(1365 – 1431/1440)
„Die Natur hat die Frauen mit ebenso vielen körperlichen und geistigen Gaben ausgestattet wie die weisesten und erfahrensten Männer.“
Die venezianisch-französische Schriftstellerin und Philosophin Christine de Pizan gilt als erfolgreichste Schriftstellerin des Mittelalters. In ihrem ‚Buch von der Stadt der Frauen’, das in seiner historischen Bedeutung Beauvoirs ‚Das andere Geschlecht’ gleichkommt, entwirft sie die Utopie von einer Welt, in der Frauen Männern gleichgestellt sind. Als Gegenentwurf zur patriarchalen Gesellschaft entwickelt Pizan ein weibliches Universum, das sie mit Göttinnen, Philosophinnen, Kriegerinnen und anderen Frauengestalten bevölkert. 1894, 500 Jahre nach diesem visionären Werk, nennt der französische Literaturkritiker Gustave Lanson die Autorin „einen der vollkommensten Blaustrümpfe in unserer Literatur“.
Christine de Pizan wird 1365 in Venedig geboren. Vater Tomaso di Pizzano, Astronom und Mediziner, der 1368 als Hofastronom nach Paris gerufen wird, fördert die Neigung seiner ältesten Tochter zu Literatur und Wissenschaft und vermittelt ihr eine für ein Mädchen ungewöhnlich breite Bildung.

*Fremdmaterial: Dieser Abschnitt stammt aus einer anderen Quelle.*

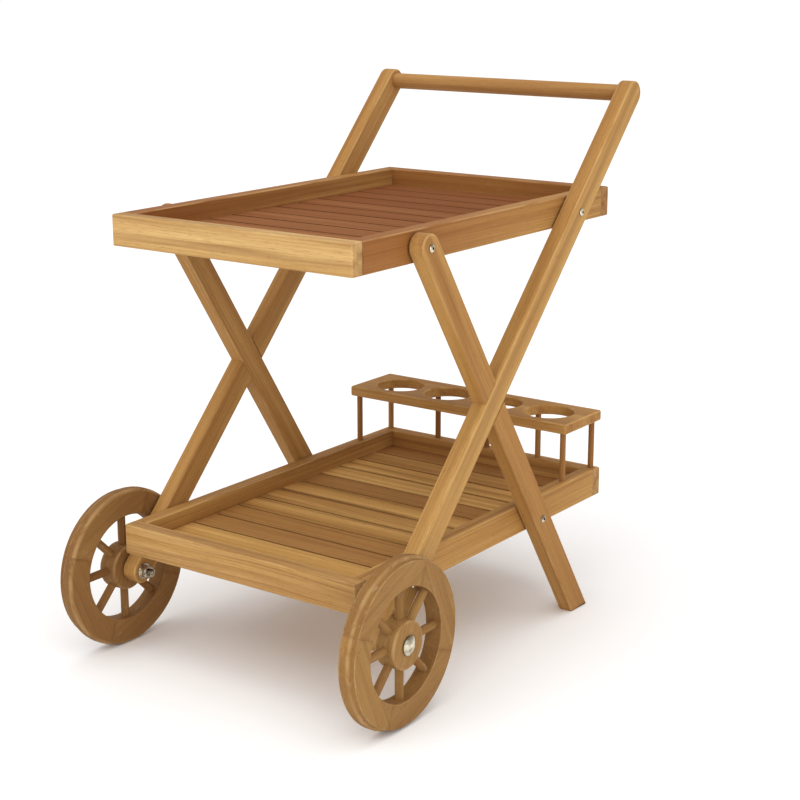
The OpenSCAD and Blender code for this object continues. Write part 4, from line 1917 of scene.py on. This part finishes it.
    def _spacers(self, palette: Palette, patterns: Patterns) -> bpy.types.Object:
        """Spacer rings between the legs and the trays."""
        spacer = self._flat_ring(
            "Spacer", self.spacer_bore, self.spacer, self.spacer_thickness, self.chamfer, palette.zinc
        )
        at = self._on_legs(self.sides[0].inner - self.spacer_thickness)
        return self._copies(patterns, "leg_spacers", spacer, at, palette.zinc)

    def build(self, palette: Palette, patterns: Patterns) -> list[bpy.types.Object]:
        """Makes every fitting."""
        makers = (self._bolts, self._washers, self._nuts, self._screws, self._spacers)
        return [make(palette, patterns) for make in makers]


# ---------------------------------------------------------------------------------------------------------------
# The studio
# ---------------------------------------------------------------------------------------------------------------


@dataclass
class Studio:
    """Camera, lights and a pale floor.

    Attributes:
        camera_at: The camera's place.
        heading: The camera's heading from +X towards +Y, in degrees.
        dip: How far the camera looks below the horizon, in degrees.
        lens: Focal length on a 36 mm sensor.
        sky: Strength of the even light from all round.
        key: Power of the large front light.
        fill: Power of the light beside the camera.
        top: Strength of the wide overhead light.
        backdrop: Brightness of the surround where the camera sees it.
    """

    camera_at: tuple[float, float, float] = (-2.13502, -1.60562, 1.08762)
    heading: float = 35.80
    dip: float = 14.80
    lens: float = 77.2
    sky: float = 0.76
    key: float = 17.0
    fill: float = 20.0
    top: float = 1.25
    backdrop: float = 1.02

    def _camera(self) -> None:
        """The camera."""
        data = bpy.data.cameras.new("Studio camera")
        data.lens, data.sensor_width = self.lens, 36.0
        data.clip_start, data.clip_end = 0.05, 60.0
        camera = bpy.data.objects.new("Studio camera", data)
        camera.location = self.camera_at
        camera.rotation_euler = (math.radians(90 - self.dip), 0.0, math.radians(self.heading - 90))
        bpy.context.collection.objects.link(camera)
        bpy.context.scene.camera = camera

    @staticmethod
    def _panel(
        name: str,
        at: tuple[float, float, float],
        aim: Vector,
        size: float,
        power: float,
        tint: tuple[float, float, float],
    ) -> None:
        """A square soft light that faces a point."""
        data = bpy.data.lights.new(name, "AREA")
        data.shape, data.size, data.energy, data.color = "SQUARE", size, power, tint
        lamp = bpy.data.objects.new(name, data)
        lamp.location = at
        lamp.rotation_euler = (aim - Vector(at)).to_track_quat("-Z", "Y").to_euler()
        bpy.context.collection.objects.link(lamp)

    def _floor(self) -> None:
        """A wide pale floor with a faint mottle."""
        mesh = bpy.data.meshes.new("Studio floor")
        reach = 14.0
        corners = [(-reach, -reach, 0), (reach, -reach, 0), (reach, reach, 0), (-reach, reach, 0)]
        mesh.from_pydata(corners, [], [(0, 1, 2, 3)])
        floor = bpy.data.objects.new("Studio floor", mesh)
        material = bpy.data.materials.new("Pale floor")
        material.use_nodes = True
        tree = material.node_tree
        place = add_node(tree, "ShaderNodeTexCoord").outputs["Object"]
        colour = blend_of(tree, noise_of(tree, place, 1.5), (0.96, 0.96, 0.96, 1.0), (0.97, 0.97, 0.97, 1.0))
        shader = tree.nodes["Principled BSDF"]
        tree.links.new(colour, shader.inputs["Base Color"])
        shader.inputs["Roughness"].default_value = 0.9
        shader.inputs["Specular IOR Level"].default_value = 0.1
        mesh.materials.append(material)
        bpy.context.collection.objects.link(floor)

    def build(self) -> None:
        """Sets up the whole studio."""
        self._camera()
        aim = Vector((0.0, 0.0, 0.42))
        self._panel("Front light", (-3.2, 0.2, 1.9), aim, 2.4, self.key, (1.0, 0.98, 0.95))
        self._panel("Camera light", (-1.6, -3.0, 1.5), aim, 2.2, self.fill, (1.0, 0.99, 0.97))
        data = bpy.data.lights.new("Overhead light", "SUN")
        data.energy, data.angle = self.top, math.radians(75)
        lamp = bpy.data.objects.new("Overhead light", data)
        lamp.rotation_euler = (math.radians(8), math.radians(-14), 0.0)
        bpy.context.collection.objects.link(lamp)
        self._floor()
        world = bpy.data.worlds.new("Studio surround")
        world.use_nodes = True
        tree = world.node_tree
        seen = add_node(tree, "ShaderNodeLightPath").outputs["Is Camera Ray"]
        strength = math_of(tree, "MULTIPLY_ADD", seen, self.backdrop - self.sky, self.sky)
        tree.nodes["Background"].inputs[0].default_value = (1.0, 1.0, 1.0, 1.0)
        tree.links.new(strength, tree.nodes["Background"].inputs[1])
        bpy.context.scene.world = world
        bpy.context.scene.view_settings.view_transform = "Standard"
        LOG.info("studio ready")


def main(frame: dict) -> None:
    """Builds the trolley and its studio in order.
    """
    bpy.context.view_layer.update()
    record = frame["record"]
    Studio().build()
    palette, patterns = Palette(), Patterns()
    sides = [Places.of(side, record) for side in Side]
    for places in sides:
        CrossedLegs(places).build(palette)
    PushHandle().build(palette)
    upper = Tray(
        "upper",
        palette.upper_slats,
        "teak_slats_upper",
        # The back and right rails' higher tones are partly painted shade, for the shade that falls inside the tray.
        tones=(0.0, 0.65, 0.55, 0.7),
        slat_tones=(0.0, 0.5),
        seed=4,
        slat_drift=0.06,
        side_fade=-1.1,
    )
    lower = Tray(
        "lower",
        palette.lower_slats,
        "teak_slats_lower",
        tones=(0.1, 0.3, 0.1, 0.2),
        slat_tones=(-0.2, 0.9),
        seed=11,
    )
    for tray in (upper, lower):
        tray.build(palette, patterns)
    BottleRack().build(palette, patterns, record)
    # The right wheel's higher tones are painted shade on the wheel whose inner side faces the camera; the left
    # wheel's tones are its own.
    wheel_tones_and_shade = ((0.30, 0.42, 0.18, 0.5, 0.3, 0.35), (0.62, 0.55, 0.72, 0.66, 0.75, 0.85))
    for places, tones in zip(sides, wheel_tones_and_shade, strict=True):
        SpokedWheel(places, tones).build(palette, patterns)
    Fittings(sides).build(palette, patterns)
    bpy.context.view_layer.update()


if __name__ == "__main__":
    main(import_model())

Im Alter von 15 Jahren wird sie an Etienne du Castel verheiratet, einen königlichen Sekretär und Kollegen des Vaters. Als zuerst Vater Tomaso und drei Jahre später auch ihr Ehemann Etienne an der Pest sterben, gerät Christine in große finanzielle Nöte. Aber sie weigert sich, den für eine Frau vorgesehenen Weg zu gehen: Weder heiratet sie erneut noch geht sie in ein Kloster. Stattdessen prozessiert die 25-Jährige gegen die Schuldner ihres verstorbenen Ehemannes und beschließt, als neues Familienoberhaupt für ihre drei Kinder, ihre Mutter und die zwei jüngeren Brüder zu sorgen. Zunächst verdient sie ihren Lebensunterhalt, indem sie Manuskripte per Hand vervielfältigt. Schließlich beginnt sie selbst zu schreiben.

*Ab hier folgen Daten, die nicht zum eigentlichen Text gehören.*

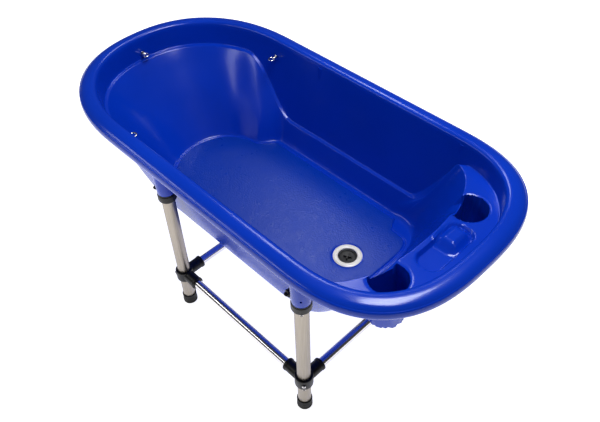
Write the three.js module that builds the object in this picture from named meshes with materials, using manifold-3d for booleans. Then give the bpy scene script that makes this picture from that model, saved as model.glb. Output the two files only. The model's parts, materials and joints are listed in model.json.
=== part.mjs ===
// Portable pet bathtub: a moulded plastic tub on four steel legs, which a low frame of tubes ties together.
// Millimetres, +Z up. X runs along the tub, from the deep sloped end (-X) to the end with the shelf (+X).
// The origin is on the floor under the middle of the rim.
import * as THREE from "three";
import { mergeVertices } from "three/addons/utils/BufferGeometryUtils.js";
import Module from "manifold-3d";

const wasm = await Module();
wasm.setup();

// ---- Driving dimensions ----
const GAP = 0.35; // clearance between pieces that touch

// Rim, measured on the middle line of the roll
const RIM_HALF_LENGTH = 635;
const RIM_HALF_WIDTH = 308;
const RIM_TOP = 560.5;
const DEEP_END = { centre: -275, power: 2.25 };
const SHELF_END = { centre: 340, power: 2.7 };

// Basin
const WALL = 5;
const SHELF_Z = 505;
const DEEP_LEDGE_Z = 490; // height of the ledge round the deep end
const SIDE_LEDGE_Z = 330; // height of the ledge along the two sides
const FLOOR_Z = 258;
const FLOOR = { left: -405, right: 372, halfWidth: 206, leftCentre: -245, rightCentre: 265 };
const SHELF_EDGE = { right: 490, centre: 360, power: 2.3 };

// Shelf details
const CUP = { x: 503, y: 143, radius: 45, floorZ: 388, wall: 4, lip: 8 };
const DISH = { x: 536, y: 10, length: 156, width: 68, depth: 12 };
const HUMP = { x: 534, y: 45, length: 74, width: 56, top: 516 };

// Legs
const LEG_X = [-105, 383]; // deep-end pair, shelf-end pair
const LEG_Y = 287;
const LEG_RADIUS = 17.5;
const LEG_WALL = 1.5;
const LEG_BOTTOM = 7;
const LEG_TOP = 506;
const SOCKET = { bottom: 449, top: 546, lowRadius: 22.5, topRadius: 24 };
const COLLAR = { bottom: 424, top: 449 - GAP, radius: 24.2 };
const FOOT = { radius: 20.5, height: 34 };

// Lower frame
const BRACE_Z = 125;
const RAIL_RADIUS = 12.7;
const RAIL_WALL = 1.2;
const ARM = { radius: 18, reach: 60 };
const RING_RADIUS = 24;
const RAIL_START = 32; // from the leg's axis to the end of a rail

// Snap buttons, under each collar and under each connector
const BUTTON_RADIUS = 4;
const BUTTON_PROUD = 4.5;
const UPPER_BUTTON_Z = COLLAR.bottom - GAP - BUTTON_RADIUS;
const LOWER_BUTTON_Z = BRACE_Z - ARM.radius - GAP - BUTTON_RADIUS;

// Locking knobs
const KNOB = { z: 437, stemRadius: 4, headStart: 36, headLength: 10, radius: 12 };

// Drain
const DRAIN = { x: 262, flangeRadius: 40, holeRadius: 26, tailRadius: 29, seatZ: 256 };

// Tie points: an eye that turns on a stud through the wall
const TIE_Z = 507;
const TIES = [
  { name: "end", x: -598.3, y: 0, turn: 0 },
  { name: "rear", x: -285, y: 267.6, turn: -Math.PI / 2 },
  { name: "front", x: -285, y: -267.6, turn: Math.PI / 2 },
];

// ---- Materials ----
const paint = (color, roughness, metalness) => new THREE.MeshStandardMaterial({ color, roughness, metalness });
const BLUE = paint(0x0a3fb5, 0.22, 0);
const SATIN_STEEL = paint(0xb5aca2, 0.38, 1);
const CHROME = paint(0xc8c8cc, 0.12, 1);
const BLACK = paint(0x17181a, 0.45, 0);
const RUBBER = paint(0x101012, 0.8, 0);
const IVORY = paint(0xe6e1d6, 0.4, 0);

// ---- Solids ----
function solid(geometry) {
  const bare = geometry.clone();
  for (const name of Object.keys(bare.attributes)) if (name !== "position") bare.deleteAttribute(name);
  const merged = mergeVertices(bare, 1e-4);
  const corners = merged.index.array;
  const triangles = [];
  for (let i = 0; i < corners.length; i += 3) {
    const [a, b, c] = [corners[i], corners[i + 1], corners[i + 2]];
    if (a !== b && b !== c && c !== a) triangles.push(a, b, c);
  }
  const places = merged.attributes.position.array;
  const at = (k) => new THREE.Vector3().fromArray(places, 3 * k);
  let volume = 0;
  for (let i = 0; i < triangles.length; i += 3) {
    volume += at(triangles[i]).dot(at(triangles[i + 1]).cross(at(triangles[i + 2])));
  }
  if (volume < 0) triangles.reverse();
  const mesh = new wasm.Mesh({
    numProp: 3,
    vertProperties: new Float32Array(places),
    triVerts: new Uint32Array(triangles),
  });
  return new wasm.Manifold(mesh);
}

function geometryOf(body) {
  const mesh = body.getMesh();
  const geometry = new THREE.BufferGeometry();
  geometry.setAttribute("position", new THREE.BufferAttribute(new Float32Array(mesh.vertProperties), 3));
  geometry.setIndex(new THREE.BufferAttribute(new Uint32Array(mesh.triVerts), 1));
  geometry.computeVertexNormals();
  return geometry;
}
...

So verfasst sie unter anderem das Kindererziehungsbuch ‚Buch der Klugheit’, eine Biografie Karls V. und feiert mit ihren Balladen bei einem Dichterwettbewerb Erfolge. Es folgen das ‚Buch des Staatswesens’ und das ‚Buch des Friedens’. Darin setzt sich Pizan für eine Beendigung des ‚Hundertjährigen Krieges’ (1339-1453) zwischen Frankreich und England ein, unter dem das Land Zeit ihres Lebens leidet. In Briefen an die französische Königin und andere hochgestellte Persönlichkeiten mahnt die erklärte Pazifistin die Herrschenden zum Handeln für den Frieden an.

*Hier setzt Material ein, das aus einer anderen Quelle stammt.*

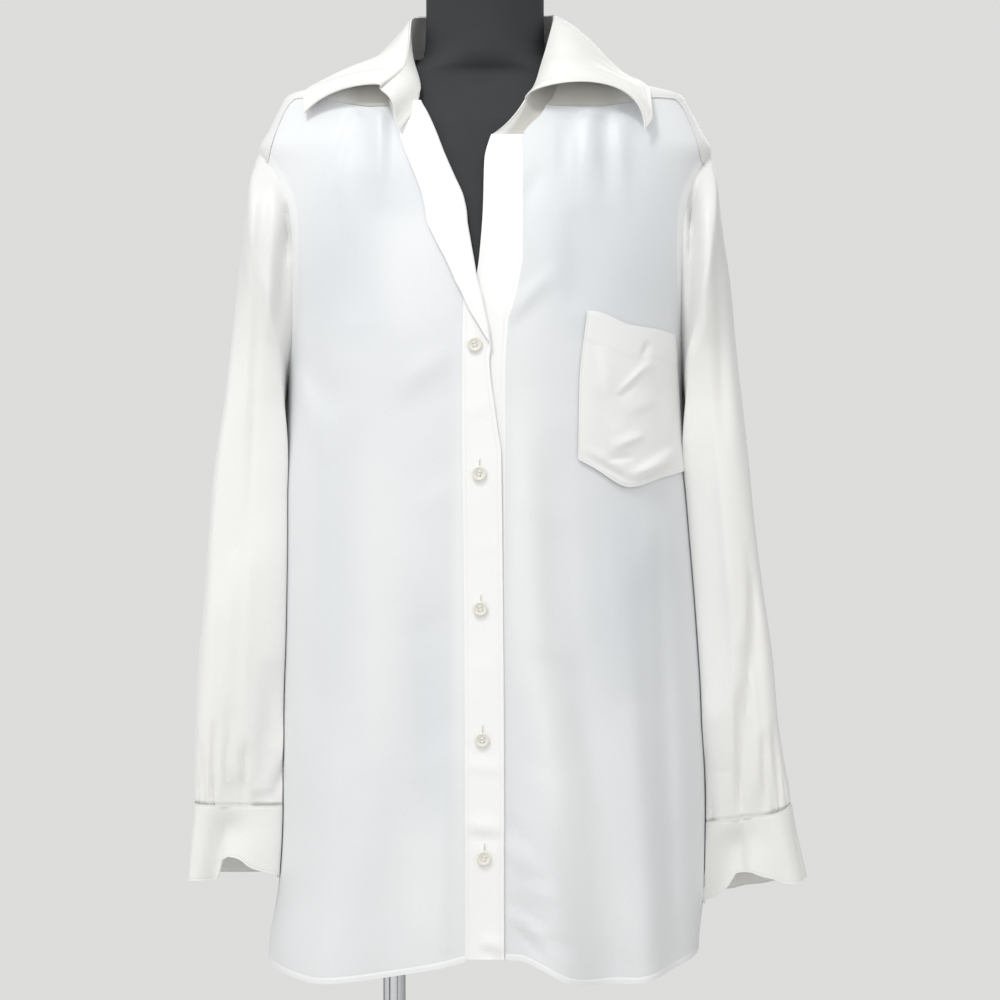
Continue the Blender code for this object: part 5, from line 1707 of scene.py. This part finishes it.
def stand_pieces(look):
    """A round base, a hub on it, the pole, and the plate under the form."""
    edge = BASE_EDGE
    base = [(0.0, 0.0), (BASE_RADIUS - 1.0 * MM, 0.0), (BASE_RADIUS, 1.0 * MM)]
    for turn in np.linspace(0.0, math.pi / 2.0, 7):
        out, up = edge * math.cos(turn), edge * math.sin(turn)
        base.append((BASE_RADIUS - edge + out, BASE_THICKNESS - edge + up))
    base.append((0.0, BASE_THICKNESS))
    hub = raised(
        BASE_THICKNESS + STAND_GAP,
        (0, 0), (30, 0), (29.7, 2), (28, 6), (26, 8), (15.5, 33.5), (14.5, 35), (0, 35),
    )
    plate = raised(
        FORM["height"][0] - STAND_GAP - PLATE_THICKNESS,
        (0, 0), (17, 0), (18.5, 1), (35.5, 9.5), (36, 10.5), (36, 14), (0, 14),
    )
    low = hub[-1][1] + STAND_GAP
    top = plate[0][1] - STAND_GAP
    pole = ((0.0, low), (POLE_RADIUS, low), (POLE_RADIUS, top), (0.0, top))
    for node, profile, steps, x in (
        ("stand_base", base, 144, 0.0),
        ("stand_hub", hub, 72, POLE_X),
        ("stand_pole", pole, 48, POLE_X),
        ("form_plate", plate, 72, POLE_X),
    ):
        bm = spun(profile, steps)
        bmesh.ops.translate(bm, verts=bm.verts, vec=(x, 0.0, 0.0))
        hard_piece(node + "_chromed", bm, look, "chrome", node=node)


def button_mesh():
    """A shell button: a rounded rim, a shallow dish and four holes."""
    radius = BUTTON_RADIUS
    thick = BUTTON_THICKNESS
    profile = [(0.0, 0.0), (radius - 1.6 * MM, 0.0)]
    for turn in np.linspace(-math.pi / 2.0, math.pi / 2.0, 11):
        out = BUTTON_RIM * math.cos(turn)
        profile.append((radius - BUTTON_RIM + out, thick / 2.0 + thick / 2.0 * math.sin(turn)))
    profile += [(radius - 1.9 * MM, thick - 0.3 * MM), (radius - 2.6 * MM, thick - 0.75 * MM)]
    profile.append((0.0, thick - 0.8 * MM))
    bm = spun(profile, 56)
    bmesh.ops.recalc_face_normals(bm, faces=bm.faces)
    disc = linked("button_disc", finished(bm, "button"))
    bm = bmesh.new()
    for x, y in ((-1, -1), (-1, 1), (1, -1), (1, 1)):
        bmesh.ops.create_cone(
            bm,
            cap_ends=True,
            segments=18,
            radius1=0.75 * MM,
            radius2=0.75 * MM,
            depth=2.0 * thick,
            matrix=Matrix.Translation((x * BUTTON_HOLE_OUT, y * BUTTON_HOLE_OUT, thick / 2.0)),
        )
    drill = linked("drill", finished(bm, "drill"))
    cut = disc.modifiers.new("holes", "BOOLEAN")
    cut.operation = "DIFFERENCE"
    cut.solver = "EXACT"
    cut.object = drill
    done = settled(disc)
    for made in (disc, drill):
        bpy.data.objects.remove(made)
    return done


def thread_mesh():
    """Two bars of thread between a button's holes."""
    bm = bmesh.new()
    lying = Matrix.Rotation(math.pi / 2.0, 4, "Y")
    for y in (-BUTTON_HOLE_OUT, BUTTON_HOLE_OUT):
        bmesh.ops.create_cone(
            bm,
            cap_ends=True,
            segments=14,
            radius1=0.55 * MM,
            radius2=0.55 * MM,
            depth=3.3 * MM,
            matrix=Matrix.Translation((0.0, y, BUTTON_THICKNESS - 0.65 * MM)) @ lying,
        )
    round_edges(bm, [edge for edge in bm.edges if edge.calc_face_angle(0.0) > 1.2], 0.4 * MM, 3)
    return finished(bm, "thread")


def buttonhole(name, place, thread, slit):
    """A worked buttonhole: a narrow bar of stitches with a dark strip down its middle, which is painted shade
    in its cut.
    """
    for label, size, look in (
        ("", (1.9 * MM, 0.9 * MM, BUTTONHOLE_LENGTH), thread),
        # The dark strip is painted shade in the buttonhole's cut.
        ("_painted_slit_shade", (0.45 * MM, 1.1 * MM, BUTTONHOLE_LENGTH - 3.0 * MM), slit),
    ):
        bm = bmesh.new()
        bmesh.ops.create_cube(bm, size=1.0)
        bmesh.ops.scale(bm, vec=size, verts=bm.verts)
        round_edges(bm, bm.edges, 0.2 * MM, 2)
        bmesh.ops.translate(bm, vec=place, verts=bm.verts)
        hard_piece(name + label, bm, look, "silk_doubled")


def button_pieces(pearl, thread, slit):
    """Five buttons down the placket with their buttonholes, and one on each cuff."""
    places = {}
    for number, (x, z) in enumerate(zip(*FRONT_BUTTONS.values()), start=1):
        across = x - along(RIGHT_EDGE, "across", z) + BUTTON_RADIUS * 0.5
        y = float(front_y(x, z)) - PLACKET_OVERLAP_LIFT * across / PLACKET_WIDTH - BUTTON_STAND_OFF
        twist = Matrix.Rotation(0.35 * math.sin(number * 2.3), 4, "Z")
        places[f"button_{number}"] = (x, y, z), math.radians(90.0), twist
    for word, side, sections in (("right", -1.0, RIGHT_CUFF), ("left", 1.0, LEFT_CUFF)):
        middle = {key: values[1:3].mean() for key, values in sections.items()}
        x = side * (middle["outer_x"] + middle["inner_x"]) / 2.0
        z = (middle["outer_z"] + middle["inner_z"]) / 2.0
        y = middle["back"] + BUTTON_STAND_OFF
        places["cuff_button_" + word] = (x, y, z), math.radians(-90.0), Matrix()
    disc = button_mesh()
    sewn = thread_mesh()
    for name, ((x, y, z), tilt, twist) in places.items():
        place = Matrix.Translation((x, y, z)) @ Matrix.Rotation(tilt, 4, "X") @ twist
        for label, mesh, look, slot, node in (
            ("_shell", disc, pearl, "pearl", name),
            ("_thread", sewn, thread, "silk_doubled", None),
        ):
            bm = bmesh.new()
            bm.from_mesh(mesh)
            bmesh.ops.transform(bm, matrix=place, verts=bm.verts)
            hard_piece(name + label, bm, look, slot, node=node)
        if name in HOLED_BUTTONS:
            buttonhole(name + "_hole", (x + 0.4 * MM, y + 0.75 * MM, z + BUTTONHOLE_RISE), thread, slit)


def cloth_pieces(looks):
    """Every sewn piece of the blouse."""
    right = front_face(-1.0)
    left = front_face(1.0)
    rear = back_face()
    for node, face, side in (("front_right", right, -1.0), ("front_left", left, 1.0), ("back", rear, 0.0)):
        cloth_piece(node, face, looks, shade=body_shade(face, side))
    yoke = yoke_face(left[-1, ::-1], right[-1, ::-1], rear[-1])
    # Painted shadow of the collar's leaves on the front of the yoke, and a faint share of the darker colour
    # all over.
    painted_shadow_inward = ease((COLLAR_PAINTED_SHADOW_SIDE - np.abs(yoke[..., 0])) / 0.02)
    painted_collar_shadow = painted_shadow_inward * ease((-yoke[..., 1] - COLLAR_PAINTED_SHADOW_FRONT) / 0.03)
    cloth_piece("yoke", yoke, looks, shade=0.2 + 0.8 * painted_collar_shadow)
    cloth_piece("placket_left", placket_left_face(), looks)
    cloth_piece("placket_right", placket_right_face(), looks)
    # Painted shade on the stand's outer face under the leaf's front end.
    first, last = STAND_PAINTED_SHADE_ENDS
    painted_stand_shade = ease((COLLAR_PLACES - first) / 0.3) * ease((last - COLLAR_PLACES) / 0.6)
    cloth_piece("collar_stand", stand_face(), looks, shade=np.tile(painted_stand_shade, (STAND_ROWS, 1)))
    cloth_piece("collar_leaf", leaf_face(), looks)
    for word, side, sections, creases, front_creases, seed in (
        ("right", -1.0, RIGHT_SLEEVE, RIGHT_SLEEVE_CREASES, RIGHT_SLEEVE_FRONT, 5),
        ("left", 1.0, LEFT_SLEEVE, LEFT_SLEEVE_CREASES, LEFT_SLEEVE_FRONT, 8),
    ):
        face = sleeve_face(side, sections, creases, front_creases, seed)
        # Painted shade, darker towards the sleeve's head.
        shade = ease((face[..., 2] - SLEEVE_PAINTED_SHADE_FOOT) / SLEEVE_PAINTED_SHADE_RISE)
        cloth_piece("sleeve_" + word, face, looks, tube="sleeve", shade=shade)
    for word, side, sections, hollows, rise in (
        ("right", -1.0, RIGHT_CUFF, RIGHT_CUFF_HOLLOWS, RIGHT_CUFF_RISE),
        ("left", 1.0, LEFT_CUFF, LEFT_CUFF_HOLLOWS, LEFT_CUFF_RISE),
    ):
        cloth_piece("cuff_" + word, cuff_face(side, sections, hollows, rise), looks, tube="cuff")
    cloth_piece("pocket", pocket_face(), looks)


def studio_air():
    """The studio round the part: brighter high on the left, with two dark doorways, and a plain backdrop."""
    world = bpy.data.worlds.new("studio")
    world.use_nodes = True
    tree = world.node_tree
    view = add_node(tree, "TexCoord").outputs["Generated"]
    bright_side = Vector(ROOM_BRIGHT_SIDE).normalized()
    facing = add_node(tree, "VectorMath", {0: view, 1: bright_side}, operation="DOT_PRODUCT")
    low, high = ROOM_LEVELS
    inputs = {"Value": facing.outputs["Value"], "From Min": -1.0, "To Min": low, "To Max": high}
    spread = add_node(tree, "MapRange", inputs).outputs[0]
    across, _, up = add_node(tree, "SeparateXYZ", {0: view}).outputs
    doors = 0.0
    for middle, half in ROOM_DOORS:
        doors = calculate(tree, "ADD", calculate(tree, "COMPARE", across, middle, half), doors)
    near_floor = calculate(tree, "LESS_THAN", calculate(tree, "ABSOLUTE", up), DOOR_HEIGHT)
    dark = calculate(tree, "MULTIPLY", calculate(tree, "MULTIPLY", doors, near_floor), -DOOR_DARKNESS)
    level = calculate(tree, "MULTIPLY", spread, calculate(tree, "ADD", dark, 1.0))
    room = add_node(tree, "Background", {0: (*ROOM_COLOUR, 1.0), 1: level})
    back = tree.nodes["Background"]
    back.inputs[0].default_value = (*BACKDROP, 1.0)
    seen = add_node(tree, "LightPath").outputs["Is Camera Ray"]
    mix = add_node(tree, "MixShader", {0: seen, 1: room.outputs[0], 2: back.outputs[0]})
    feed(tree, tree.nodes["World Output"].inputs[0], mix.outputs[0])
    return world


def studio():
    """A pale floor, soft lights and the camera."""
    floor_look, _, _ = material("floor", Base_Color=FLOOR_COLOUR, Roughness=0.8)
    bm = bmesh.new()
    bmesh.ops.create_circle(bm, cap_ends=True, segments=96, radius=FLOOR_RADIUS)
    floor = linked("floor", finished(bm, "floor"))
    floor.data.materials.append(floor_look)
    floor.location = (0.0, 0.0, -FLOOR_DROP)
    scene = bpy.context.scene
    scene.world = studio_air()
    for name, place, size, power in LIGHTS:
        lamp = bpy.data.lights.new(name, "AREA")
        lamp.shape = "DISK"
        lamp.size = size
        lamp.energy = power
        made = linked(name, lamp)
        made.location = place
        made.rotation_euler = (LIGHTS_AIM - Vector(place)).to_track_quat("-Z", "Y").to_euler()
    lens = bpy.data.cameras.new("camera")
    lens.lens = LENS
    lens.sensor_width = 36.0
    scene.camera = linked("camera", lens)
    scene.camera.location = CAMERA_PLACE
    scene.camera.rotation_euler = (math.radians(90.0), 0.0, 0.0)
    scene.view_settings.view_transform = "Standard"


silk_groups = (weave_group(), tone_group(), stitch_group())
cloth_pieces({key: silk(*values, *silk_groups) for key, values in SILKS.items()})
form_piece(plain_material("form cover", (0.028, 0.030, 0.033), 0.8, grain=(900.0, 0.25 * MM)))
stand_pieces(plain_material("chrome", (0.66, 0.67, 0.69), 0.14, metallic=1.0))
button_pieces(
    plain_material("pearl", (0.84, 0.82, 0.74), 0.20, coat=0.4),
    plain_material("thread", (0.88, 0.88, 0.85), 0.6),
    # Painted shade for the buttonholes' cuts.
    plain_material("slit", (0.35, 0.35, 0.34), 0.8),
)
studio()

Als Feministin berühmt wird Christine de Pizan 1401 mit ihrer Attacke auf den ‚Rosenroman’ von Jean de Meung. Die Frau sei dazu geschaffen, den Männern zu dienen „wie die Kühe den Stieren“, behauptet der Gelehrte an der Sorbonne. Schriftstellerin Pizan wendet sich entschieden gegen die behauptete moralische und geistige Unterlegenheit der Frau und entgegnet: „Wenn jemand sagt, dass wir Büchern Glauben schenken sollen, die von berühmten Männern geschrieben wurden, welche noch niemals die Unwahrheit gesagt hätten, und die gleichwohl immer nur die Schwächen der Frauen herausstellen, so sage ich darauf, dass solche Autoren niemals etwas anderes im Sinn hatten, als die Frauen zu verleumden und zu betrügen.“ (…) „Es verhält sich doch so, dass die Männer über die Frauen und keineswegs die Frauen über die Männer Herrschaft ausüben.“ Die Folge ist der erste „Literaturstreit“ der europäischen Kulturgeschichte. Die Debatte geht als ‚Querelles des Femmes’ in die Annalen ein. Ihre Kontrahenten attackieren die Frauenrechtlerin, indem sie die Unverheiratete als „Lebedame“ von zweifelhaftem Ruf diffamieren.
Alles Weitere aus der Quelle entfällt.